What is depicted here?
Well, it’s hard to tell. But let me set it in motion… [click here] Okay, so it takes eleven dots and some motion to make you see clearly a walking human figure. That’s the power of grouping, or so called Gestalt, processes in the brain. There is only eleven dots but you could swear there is a human there. And you’re sensitive this this, oh, yes [try changing to a woman or a man]. Hey, don’t get too excited! It’s just eleven dots, mind you!
So far, I have provided you with a single example of improving machines by exploring the underpinnings of the human visual system. But really I want to make a much broader statement here. Understanding the underlying principles of human brain, understanding the principles that guide our actions will allow us to use the same principles in creating machines. And then we will be able to recognize ourselves in the patterns of behavior that these machines exhibit.
Remember Tamagotchis – those little digital pets that many of you had some years ago?
If you don’t entertain them, they become unhappy, if you don’t feed them, they may die.

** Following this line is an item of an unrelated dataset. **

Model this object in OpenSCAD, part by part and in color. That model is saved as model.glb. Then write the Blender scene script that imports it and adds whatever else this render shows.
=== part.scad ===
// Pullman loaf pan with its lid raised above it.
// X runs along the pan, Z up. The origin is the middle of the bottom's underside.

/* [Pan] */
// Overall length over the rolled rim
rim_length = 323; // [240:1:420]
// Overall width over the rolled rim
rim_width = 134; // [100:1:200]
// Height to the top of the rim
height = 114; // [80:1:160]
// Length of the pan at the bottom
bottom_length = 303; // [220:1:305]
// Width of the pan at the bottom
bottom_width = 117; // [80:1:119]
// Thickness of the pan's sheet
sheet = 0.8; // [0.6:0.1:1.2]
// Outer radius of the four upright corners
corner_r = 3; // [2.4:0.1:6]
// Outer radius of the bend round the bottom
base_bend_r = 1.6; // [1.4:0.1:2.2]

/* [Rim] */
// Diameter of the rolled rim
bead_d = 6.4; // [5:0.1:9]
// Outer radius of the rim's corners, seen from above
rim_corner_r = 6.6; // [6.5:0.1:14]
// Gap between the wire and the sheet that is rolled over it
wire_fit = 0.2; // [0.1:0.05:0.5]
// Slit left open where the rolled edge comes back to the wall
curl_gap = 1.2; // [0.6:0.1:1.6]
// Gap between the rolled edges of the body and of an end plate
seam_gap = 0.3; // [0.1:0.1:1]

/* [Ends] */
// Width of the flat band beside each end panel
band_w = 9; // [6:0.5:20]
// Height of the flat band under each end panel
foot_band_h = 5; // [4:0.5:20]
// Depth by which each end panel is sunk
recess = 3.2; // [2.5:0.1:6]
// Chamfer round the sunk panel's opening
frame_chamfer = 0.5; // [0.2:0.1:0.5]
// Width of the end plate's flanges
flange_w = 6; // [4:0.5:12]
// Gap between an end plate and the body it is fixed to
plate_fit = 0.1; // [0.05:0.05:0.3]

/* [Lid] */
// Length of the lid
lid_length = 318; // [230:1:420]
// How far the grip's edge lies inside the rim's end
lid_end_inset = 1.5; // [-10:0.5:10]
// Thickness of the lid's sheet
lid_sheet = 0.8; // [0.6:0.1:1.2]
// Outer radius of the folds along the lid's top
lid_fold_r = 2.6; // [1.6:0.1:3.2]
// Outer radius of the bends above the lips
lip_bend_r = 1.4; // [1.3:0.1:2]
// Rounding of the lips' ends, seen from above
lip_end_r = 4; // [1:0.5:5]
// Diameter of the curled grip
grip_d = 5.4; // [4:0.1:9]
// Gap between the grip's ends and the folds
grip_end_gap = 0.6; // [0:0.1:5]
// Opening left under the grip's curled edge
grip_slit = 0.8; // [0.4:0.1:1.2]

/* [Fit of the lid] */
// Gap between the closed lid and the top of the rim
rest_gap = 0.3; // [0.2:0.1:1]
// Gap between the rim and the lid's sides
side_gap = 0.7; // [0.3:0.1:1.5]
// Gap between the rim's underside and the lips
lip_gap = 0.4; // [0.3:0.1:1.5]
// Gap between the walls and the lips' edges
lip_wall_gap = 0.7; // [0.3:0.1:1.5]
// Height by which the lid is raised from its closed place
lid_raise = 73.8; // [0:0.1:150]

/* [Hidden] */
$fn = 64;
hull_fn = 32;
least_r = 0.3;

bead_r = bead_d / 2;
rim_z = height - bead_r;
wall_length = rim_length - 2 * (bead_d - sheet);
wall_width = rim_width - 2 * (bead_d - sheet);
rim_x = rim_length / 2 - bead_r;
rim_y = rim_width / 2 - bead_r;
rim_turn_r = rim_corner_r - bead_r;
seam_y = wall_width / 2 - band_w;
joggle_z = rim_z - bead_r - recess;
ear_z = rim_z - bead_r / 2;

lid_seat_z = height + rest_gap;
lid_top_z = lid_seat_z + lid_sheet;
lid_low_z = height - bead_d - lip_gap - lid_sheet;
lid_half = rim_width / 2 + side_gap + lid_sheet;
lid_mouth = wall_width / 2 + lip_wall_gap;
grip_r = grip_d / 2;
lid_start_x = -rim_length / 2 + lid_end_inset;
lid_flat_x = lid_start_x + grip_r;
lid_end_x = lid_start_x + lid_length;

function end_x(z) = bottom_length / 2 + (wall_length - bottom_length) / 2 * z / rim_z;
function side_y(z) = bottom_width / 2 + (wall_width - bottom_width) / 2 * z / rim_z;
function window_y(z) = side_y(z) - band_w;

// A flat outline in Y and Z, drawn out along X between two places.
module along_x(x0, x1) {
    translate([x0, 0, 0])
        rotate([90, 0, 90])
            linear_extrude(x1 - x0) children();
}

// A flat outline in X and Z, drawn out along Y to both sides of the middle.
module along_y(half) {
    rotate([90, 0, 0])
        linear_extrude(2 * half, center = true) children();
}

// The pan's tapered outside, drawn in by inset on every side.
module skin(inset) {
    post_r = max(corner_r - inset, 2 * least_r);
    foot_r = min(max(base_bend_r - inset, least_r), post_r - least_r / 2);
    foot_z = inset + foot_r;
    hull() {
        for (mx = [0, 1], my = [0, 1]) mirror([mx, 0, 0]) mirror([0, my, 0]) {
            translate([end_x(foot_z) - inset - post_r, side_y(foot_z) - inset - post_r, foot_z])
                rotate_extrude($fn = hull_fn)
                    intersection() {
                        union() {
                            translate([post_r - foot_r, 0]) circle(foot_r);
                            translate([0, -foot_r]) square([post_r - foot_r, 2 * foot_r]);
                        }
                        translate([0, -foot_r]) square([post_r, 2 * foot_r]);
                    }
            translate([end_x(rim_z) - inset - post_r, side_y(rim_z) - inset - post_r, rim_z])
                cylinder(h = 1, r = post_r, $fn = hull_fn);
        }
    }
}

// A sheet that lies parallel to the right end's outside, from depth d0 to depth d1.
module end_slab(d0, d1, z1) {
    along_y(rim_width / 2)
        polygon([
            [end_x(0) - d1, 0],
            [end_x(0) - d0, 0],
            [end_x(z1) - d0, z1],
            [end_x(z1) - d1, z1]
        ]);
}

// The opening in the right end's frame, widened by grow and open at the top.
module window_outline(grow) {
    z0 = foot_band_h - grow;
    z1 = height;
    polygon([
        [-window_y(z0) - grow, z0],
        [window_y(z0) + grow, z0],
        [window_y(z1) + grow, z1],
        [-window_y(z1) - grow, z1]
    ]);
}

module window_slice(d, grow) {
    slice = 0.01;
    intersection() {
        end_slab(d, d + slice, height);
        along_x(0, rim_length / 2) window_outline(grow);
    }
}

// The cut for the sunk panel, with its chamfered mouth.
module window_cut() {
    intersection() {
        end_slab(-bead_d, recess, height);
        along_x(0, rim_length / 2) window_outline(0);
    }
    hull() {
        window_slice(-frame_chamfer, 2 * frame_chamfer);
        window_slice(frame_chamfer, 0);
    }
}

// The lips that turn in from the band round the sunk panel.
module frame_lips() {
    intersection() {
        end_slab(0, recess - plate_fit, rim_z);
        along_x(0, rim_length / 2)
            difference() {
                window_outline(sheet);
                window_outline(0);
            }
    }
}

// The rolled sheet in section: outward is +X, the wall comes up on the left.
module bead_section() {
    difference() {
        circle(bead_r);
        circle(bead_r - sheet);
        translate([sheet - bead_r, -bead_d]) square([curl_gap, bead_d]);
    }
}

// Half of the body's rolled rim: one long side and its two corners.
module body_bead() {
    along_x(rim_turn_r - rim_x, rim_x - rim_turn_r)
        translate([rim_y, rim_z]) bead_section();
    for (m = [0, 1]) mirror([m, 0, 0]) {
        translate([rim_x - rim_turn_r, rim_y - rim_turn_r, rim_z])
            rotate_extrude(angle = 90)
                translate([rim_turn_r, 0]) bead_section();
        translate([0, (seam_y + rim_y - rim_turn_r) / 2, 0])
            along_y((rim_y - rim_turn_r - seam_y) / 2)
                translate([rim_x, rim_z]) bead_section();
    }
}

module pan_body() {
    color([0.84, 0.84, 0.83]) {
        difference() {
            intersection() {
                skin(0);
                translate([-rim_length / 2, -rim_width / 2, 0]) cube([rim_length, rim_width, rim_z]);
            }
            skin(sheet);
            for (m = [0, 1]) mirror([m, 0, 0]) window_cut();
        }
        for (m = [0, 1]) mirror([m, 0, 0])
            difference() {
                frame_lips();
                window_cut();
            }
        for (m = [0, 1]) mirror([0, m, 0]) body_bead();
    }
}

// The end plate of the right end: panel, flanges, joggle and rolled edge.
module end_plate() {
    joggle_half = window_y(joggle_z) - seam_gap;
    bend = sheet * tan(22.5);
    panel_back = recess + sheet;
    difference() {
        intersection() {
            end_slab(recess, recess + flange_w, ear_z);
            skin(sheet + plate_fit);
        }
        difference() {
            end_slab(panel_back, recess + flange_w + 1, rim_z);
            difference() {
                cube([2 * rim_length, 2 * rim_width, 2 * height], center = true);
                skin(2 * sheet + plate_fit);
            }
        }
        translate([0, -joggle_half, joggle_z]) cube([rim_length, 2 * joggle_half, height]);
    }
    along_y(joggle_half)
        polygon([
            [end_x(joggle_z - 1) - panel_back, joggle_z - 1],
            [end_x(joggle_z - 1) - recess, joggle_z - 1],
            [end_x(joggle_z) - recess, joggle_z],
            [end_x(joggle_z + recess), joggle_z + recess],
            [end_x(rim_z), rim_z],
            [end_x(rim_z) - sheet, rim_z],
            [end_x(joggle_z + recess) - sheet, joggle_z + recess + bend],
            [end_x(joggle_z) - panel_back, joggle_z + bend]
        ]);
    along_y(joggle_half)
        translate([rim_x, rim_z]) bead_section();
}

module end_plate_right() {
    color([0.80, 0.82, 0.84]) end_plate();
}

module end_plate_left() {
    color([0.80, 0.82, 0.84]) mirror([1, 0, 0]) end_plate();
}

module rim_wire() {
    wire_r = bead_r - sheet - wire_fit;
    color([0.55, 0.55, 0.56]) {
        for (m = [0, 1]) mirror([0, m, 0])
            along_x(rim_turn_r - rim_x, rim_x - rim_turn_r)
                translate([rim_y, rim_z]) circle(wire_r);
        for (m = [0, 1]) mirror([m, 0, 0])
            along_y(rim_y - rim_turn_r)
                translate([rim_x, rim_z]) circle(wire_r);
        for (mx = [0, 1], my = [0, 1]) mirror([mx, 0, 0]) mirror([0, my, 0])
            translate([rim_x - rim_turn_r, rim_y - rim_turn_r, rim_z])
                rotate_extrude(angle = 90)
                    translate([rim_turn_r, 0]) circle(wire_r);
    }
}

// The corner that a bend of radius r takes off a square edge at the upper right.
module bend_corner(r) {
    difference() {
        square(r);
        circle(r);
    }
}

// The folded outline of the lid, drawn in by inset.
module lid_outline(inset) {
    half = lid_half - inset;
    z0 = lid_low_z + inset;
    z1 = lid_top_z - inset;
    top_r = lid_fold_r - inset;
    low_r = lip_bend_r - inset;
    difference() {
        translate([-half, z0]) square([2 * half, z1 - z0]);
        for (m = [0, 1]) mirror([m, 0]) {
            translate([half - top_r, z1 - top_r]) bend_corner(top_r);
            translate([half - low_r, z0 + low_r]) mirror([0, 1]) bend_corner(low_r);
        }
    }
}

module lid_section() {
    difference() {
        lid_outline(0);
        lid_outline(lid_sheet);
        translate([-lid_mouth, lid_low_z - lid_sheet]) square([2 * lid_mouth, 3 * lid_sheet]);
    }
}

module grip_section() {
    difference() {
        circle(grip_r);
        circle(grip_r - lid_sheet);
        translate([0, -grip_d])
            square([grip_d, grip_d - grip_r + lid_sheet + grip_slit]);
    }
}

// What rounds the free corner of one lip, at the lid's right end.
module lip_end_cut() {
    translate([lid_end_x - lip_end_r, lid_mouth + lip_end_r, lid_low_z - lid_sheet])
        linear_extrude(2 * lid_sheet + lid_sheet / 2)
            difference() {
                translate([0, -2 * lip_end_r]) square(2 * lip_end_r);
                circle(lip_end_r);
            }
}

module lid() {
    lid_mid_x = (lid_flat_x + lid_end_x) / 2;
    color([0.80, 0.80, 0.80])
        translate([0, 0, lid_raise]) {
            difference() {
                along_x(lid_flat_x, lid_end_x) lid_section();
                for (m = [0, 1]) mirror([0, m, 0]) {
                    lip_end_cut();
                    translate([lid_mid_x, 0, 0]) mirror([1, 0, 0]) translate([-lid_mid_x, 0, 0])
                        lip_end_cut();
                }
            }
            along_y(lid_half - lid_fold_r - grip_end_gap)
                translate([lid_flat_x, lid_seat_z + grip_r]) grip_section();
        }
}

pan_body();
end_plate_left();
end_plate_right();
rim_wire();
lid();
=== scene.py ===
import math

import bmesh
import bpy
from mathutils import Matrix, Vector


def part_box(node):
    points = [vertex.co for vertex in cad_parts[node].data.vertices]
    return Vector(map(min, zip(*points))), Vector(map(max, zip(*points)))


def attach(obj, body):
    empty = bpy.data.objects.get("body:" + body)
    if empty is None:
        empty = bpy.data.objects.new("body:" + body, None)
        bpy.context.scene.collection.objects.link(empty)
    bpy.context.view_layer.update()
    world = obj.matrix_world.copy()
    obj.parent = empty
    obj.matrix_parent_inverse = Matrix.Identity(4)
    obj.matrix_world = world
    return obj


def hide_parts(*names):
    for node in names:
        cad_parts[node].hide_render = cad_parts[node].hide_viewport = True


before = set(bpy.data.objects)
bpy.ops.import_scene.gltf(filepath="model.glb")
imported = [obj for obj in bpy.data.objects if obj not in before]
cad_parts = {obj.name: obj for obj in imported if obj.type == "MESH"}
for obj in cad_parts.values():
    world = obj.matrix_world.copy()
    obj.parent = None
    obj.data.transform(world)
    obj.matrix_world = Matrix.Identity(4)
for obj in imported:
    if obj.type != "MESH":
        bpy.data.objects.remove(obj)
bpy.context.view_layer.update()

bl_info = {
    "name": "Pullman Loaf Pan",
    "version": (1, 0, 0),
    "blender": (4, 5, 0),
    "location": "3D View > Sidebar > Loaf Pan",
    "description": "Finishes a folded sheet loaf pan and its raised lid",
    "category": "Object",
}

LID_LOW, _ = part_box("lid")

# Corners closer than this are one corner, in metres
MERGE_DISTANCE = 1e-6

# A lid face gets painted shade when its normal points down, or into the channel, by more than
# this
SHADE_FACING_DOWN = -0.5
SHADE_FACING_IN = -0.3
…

Now that’s a very simple way of making machines act just a bit more like us, but people all over the world go crazy for these pets, bringing a Japanese company called Bandai a fortune!

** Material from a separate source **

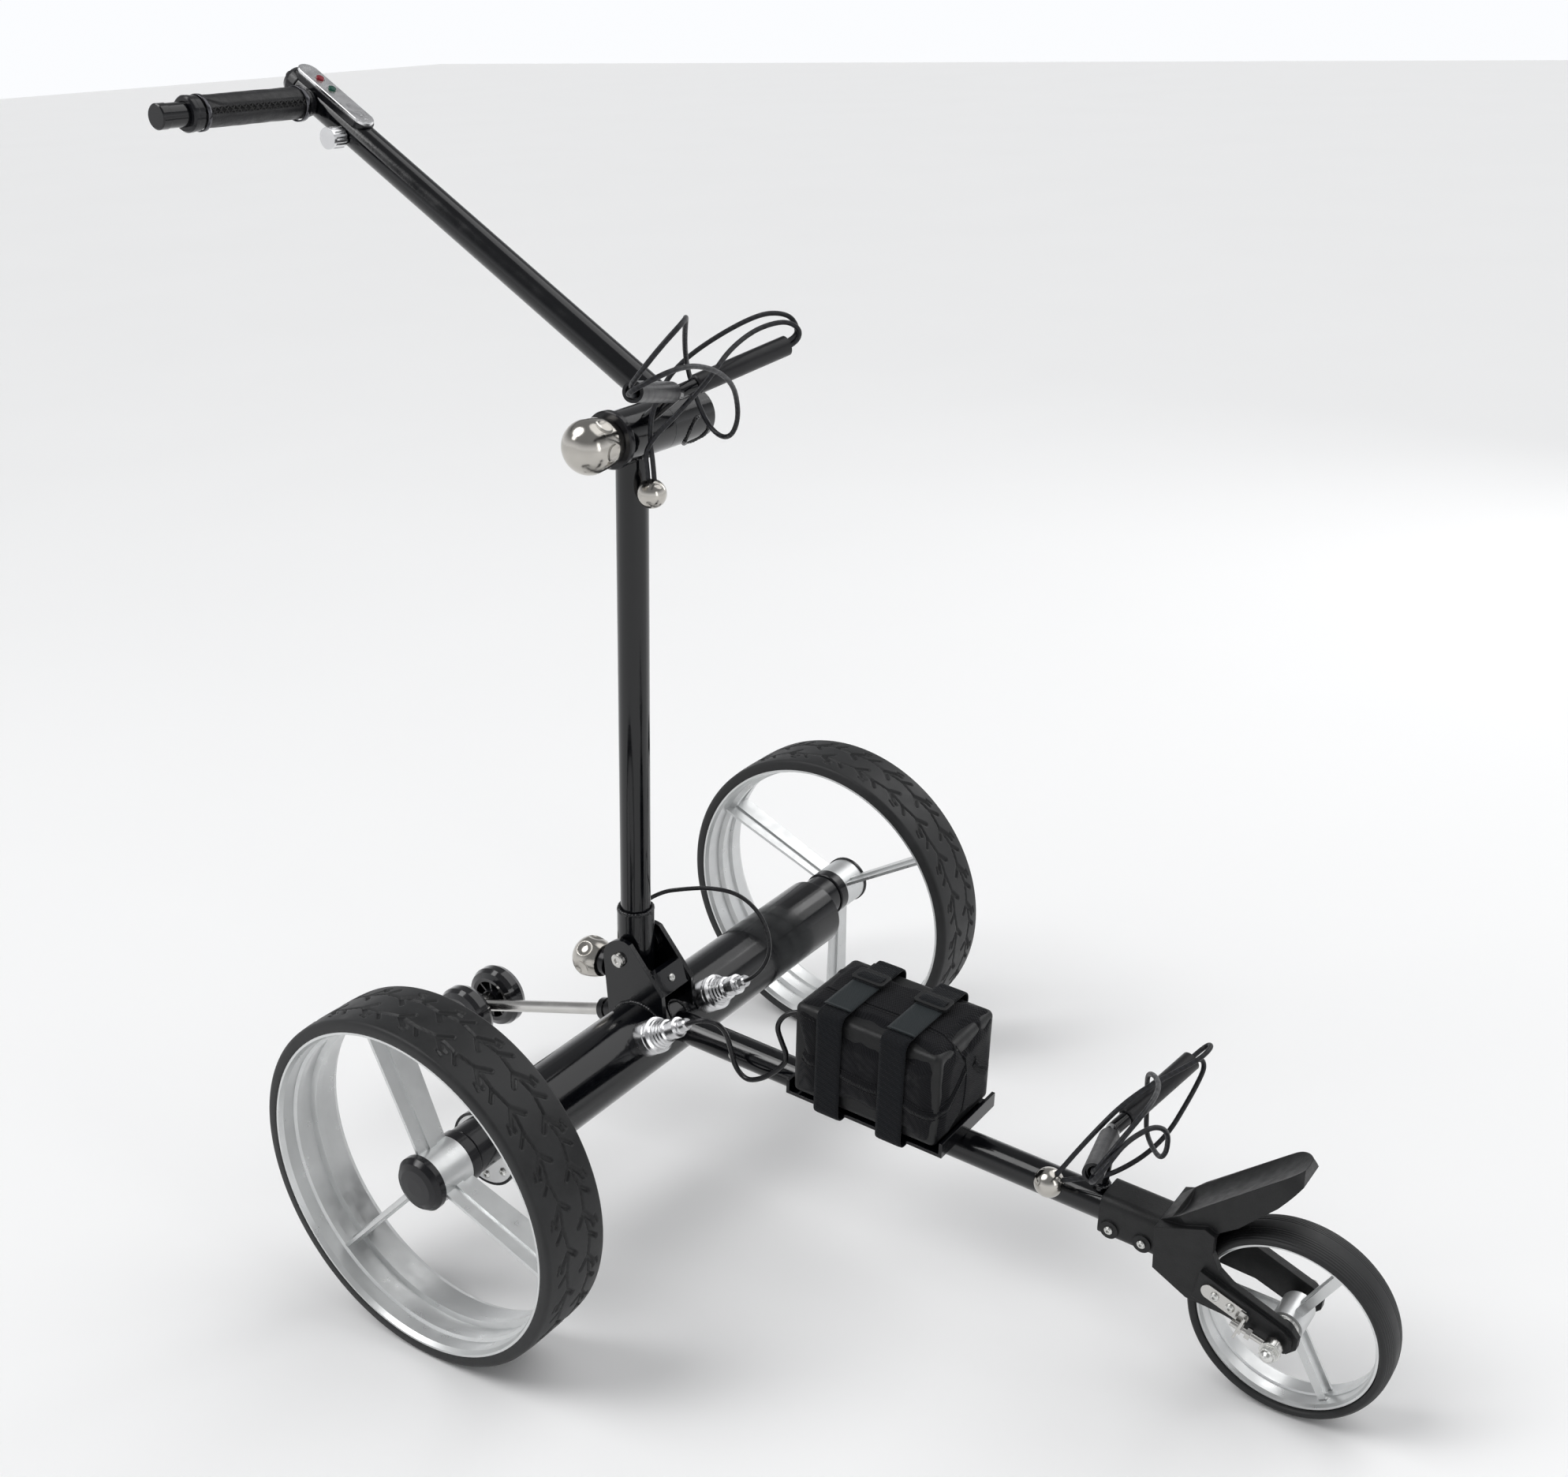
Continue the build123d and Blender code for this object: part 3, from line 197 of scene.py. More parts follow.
def gloss_paint():
    n = Nodes("gloss_black_paint")
    n.set(IOR=1.45, Coat_Weight=0.15, Coat_Roughness=0.03)
    cloud = n.noise(14.0, 3.0)
    color = n.mix(cloud, (0.0012, 0.0013, 0.0018), (0.003, 0.0034, 0.005))
    rough = n.ramp(n.noise(60.0, 4.0), 0.3, 0.75, 0.09, 0.2)
    peel = n.bump(n.noise(420.0, 1.0), 0.00006, 0.5, n.soft_edges(0.0007))
    return n.finish(color, rough, peel)


def metal(name, low, high, rough_low, rough_high, grain=180.0, depth=0.00005, edge=0.0005, **extra):
    n = Nodes(name)
    n.set(Metallic=1.0, **extra)
    color = n.mix(n.noise(30.0, 5.0, 0.6), low, high)
    rough = n.ramp(n.noise(90.0, 4.0), 0.3, 0.7, rough_low, rough_high)
    normal = n.bump(n.noise(grain * 12, 2.0), depth, 0.6, n.soft_edges(edge))
    return n.finish(color, rough, normal)


def plastic(name, low, high, rough_low, rough_high, grain=1500.0, depth=0.00008, edge=0.0006, **extra):
    n = Nodes(name)
    n.set(IOR=1.5, Specular_IOR_Level=0.36, **extra)
    color = n.mix(n.noise(40.0, 4.0), low, high)
    rough = n.ramp(n.noise(120.0, 3.0), 0.3, 0.7, rough_low, rough_high)
    normal = n.bump(n.cells(grain), depth, 0.5, n.soft_edges(edge))
    return n.finish(color, rough, normal)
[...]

So that’s what I’m talking about. I want people to embrace machines. I want them to trust machines. Because my goal, you see, is to transfer the most mundane, the most boring tasks to a machine.
Think of a task, any task that you perform yourself. Could a machine, in principle, do it for you? Could it do it just as well as you do it? If yes – then it has do it instead of you. I refuse to be a slave to my body’s needs.
This is the manifesto for the world I want to have.